Look below and pull out each line with the word "from".

→ **Supplied entries**
____

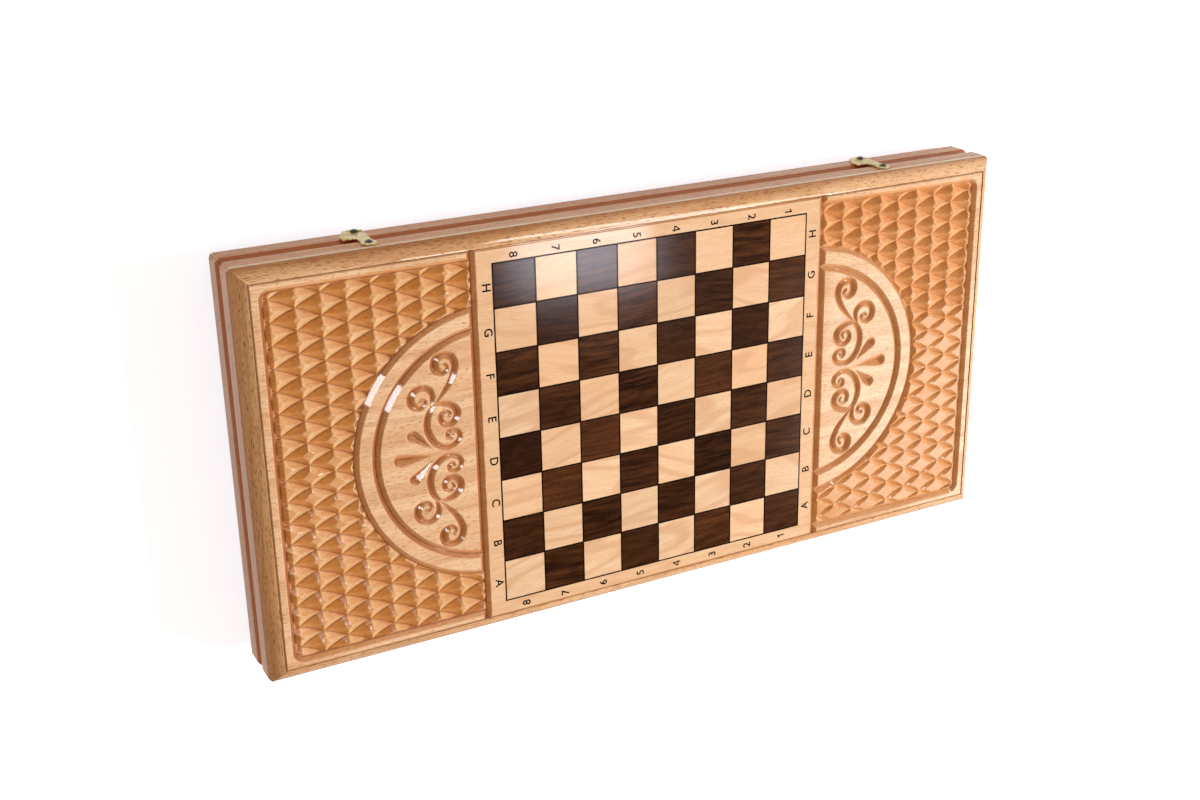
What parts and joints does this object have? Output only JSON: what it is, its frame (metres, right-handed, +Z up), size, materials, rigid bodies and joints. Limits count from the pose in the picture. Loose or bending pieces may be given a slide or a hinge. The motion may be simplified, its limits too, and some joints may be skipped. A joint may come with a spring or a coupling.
{
  "type": "folding backgammon and chess box",
  "caption": "Folding wooden game case: backgammon field inside, chess field and carved wings on the lid, brass hinges and hook latches.",
  "frame": {"origin": "centre of the outer face of the base's panel, on the table, with the case lying closed", "axes": "+X along the case's length, +Y from the latches towards the hinges, +Z up through the base and the lid"},
  "size_m": [0.593, 0.296, 0.058],
  "materials": {
    "beech": "satin varnish",
    "carved_beech": "satin varnish, carved",
    "pale_veneer": "satin varnish",
    "dark_veneer": "satin varnish",
    "red_veneer": "satin varnish",
    "brass": "bright, thin plated",
    "steel": "bright drawn wire",
    "screw_steel": "browned"
  },
  "bodies": {
    "base": {"base_rail_front": "beech", "base_rail_back": "beech", "base_rail_left": "beech", "base_rail_right": "beech", "base_panel": "carved_beech", "base_field": "pale_veneer", "base_points_dark": "dark_veneer", "base_points_light": "red_veneer", "hinge_left_base_leaf": "brass", "hinge_left_pin": "steel", "hinge_right_base_leaf": "brass", "hinge_right_pin": "steel", "hinge_screws_base": "brass", "latch_left_catch_screw": "screw_steel", "latch_right_catch_screw": "screw_steel"},
    "lid": {"lid_rail_front": "beech", "lid_rail_back": "beech", "lid_rail_left": "beech", "lid_rail_right": "beech", "lid_panel": "carved_beech", "lid_field": "pale_veneer", "lid_points_dark": "dark_veneer", "lid_points_light": "red_veneer", "chess_border": "pale_veneer", "chess_lines": "dark_veneer", "chess_squares_dark": "dark_veneer", "chess_squares_light": "pale_veneer", "hinge_left_lid_leaf": "brass", "hinge_right_lid_leaf": "brass", "hinge_screws_lid": "brass", "latch_left_pivot_screw": "screw_steel", "latch_right_pivot_screw": "screw_steel"},
    "latch_left": {"latch_left_hook": "brass"},
    "latch_right": {"latch_right_hook": "brass"}
  },
  "joints": [
    {"name": "lid_hinge", "type": "hinge", "parent": "base", "child": "lid", "pos_m": [0, 0.1452, 0.029], "axis": [-1, 0, 0], "range_deg": [0, 180]},
    {"name": "latch_left_pivot", "type": "hinge", "parent": "lid", "child": "latch_left", "pos_m": [-0.202, -0.145, 0.043], "axis": [0, -1, 0], "range_deg": [0, 95]},
    {"name": "latch_right_pivot", "type": "hinge", "parent": "lid", "child": "latch_right", "pos_m": [0.202, -0.145, 0.043], "axis": [0, -1, 0], "range_deg": [0, 95]}
  ]
}
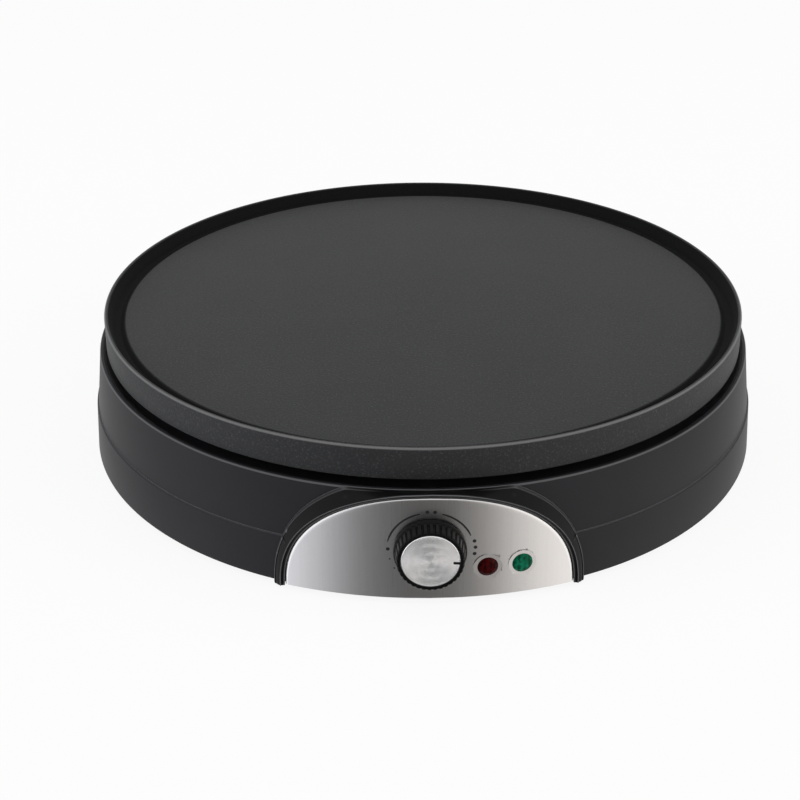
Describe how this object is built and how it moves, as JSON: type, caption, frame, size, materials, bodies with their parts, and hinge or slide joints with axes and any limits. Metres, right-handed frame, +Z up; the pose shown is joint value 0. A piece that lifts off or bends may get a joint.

____

→ **Exercise output**
What parts and joints does this object have? Output only JSON: what it is, its frame (metres, right-handed, +Z up), size, materials, rigid bodies and joints. Limits count from the pose in the picture. Loose or bending pieces may be given a slide or a hinge. The motion may be simplified, its limits too, and some joints may be skipped. A joint may come with a spring or a coupling.
  "frame": {"origin": "centre of the outer face of the base's panel, on the table, with the case lying closed", "axes": "+X along the case's length, +Y from the latches towards the hinges, +Z up through the base and the lid"},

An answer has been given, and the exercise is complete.